检索当前的活动屏幕名称Blackberry

Question

My application is a tab based one. For example, app has got 3 tabs - A, B & C. If the currently opened tab is "A", when the user again tries to click on the same tab, app shouldn't do anything.

I tried to do this using the following code snippet

final Screen currentActiveScreen = UiApplication.getUiApplication().getActiveScreen();

        if (newScreen == currentActiveScreen)
        {
            return;
        }

New screen is the screen that the user is trying to navigate to.

But this code is not firing and when I tried to debug, I found that some random number is also coming with the screen and hence the code is not entering the if loop.

The values in the condition comes like this and is returning false. AScreen@497293b7 == AScreen@2f25c01e

So, Is there anything wrong in what I'm trying to do ? How can we get the screen name only.

Thanks in advance.

Answer 1

There's not much to go on here, you may need to add more detail.

Those numbers you're seeing are the hashcodes of the objects. If newScreen refers to a new instance of a screen, == wont evaluate to true. There are 2 choices that come to mind, either override the equals method of your custom screen; or make A,B, and C different classes (they most likely are already), then use instanceof

eg.

ScreenA newScreen = new ScreenA();
if (currentActiveScreen instanceof ScreenA) return;

Answer 2

There is no such thing as a screen name in BlackBerry Java. And Kevin is right - you cannot compare the screens directly (for the reasons explained in his reply). You need to define your own discerning mechanism to check the type of the screen you would navigate to before even creating it.

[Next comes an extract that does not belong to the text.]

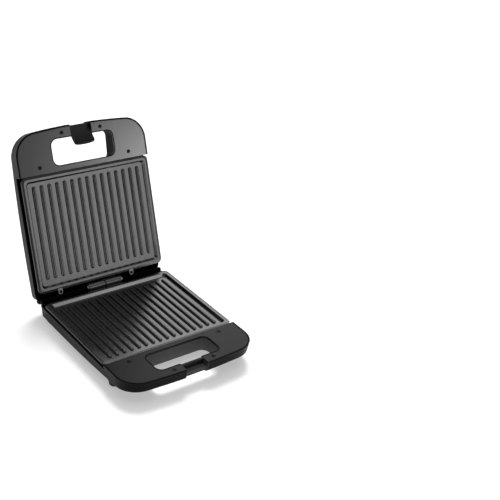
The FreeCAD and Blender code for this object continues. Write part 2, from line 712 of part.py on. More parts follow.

If you have 3 tabs, you can pre-create 3 screens (one per tab), store them in three members of your Object, then simply remove and add the needed screen when the user presses something. Before doing that, you can indeed compare the screen you are trying to bring up with the current one.

Something like this:

Screen tabA = new MyScreenForTabA();
Screen tabB = new MyScreenForTabB();
Screen tabC = new MyScreenForTabC();
//...
// Somewhere else in the code
//...
    Screen nextScreen;
    switch (chosenTabLetter) { // Just throwing an idea
        case 'A':
            nextScreen = tabA;
            break;
        case 'B':
            nextScreen = tabB;
            break;
        case 'C':
            nextScreen = tabC;
            break;
    }
    if (nextScreen == currentScreen) {
        return;
    }

This way you can juggle the three screens without constantly creating new ones.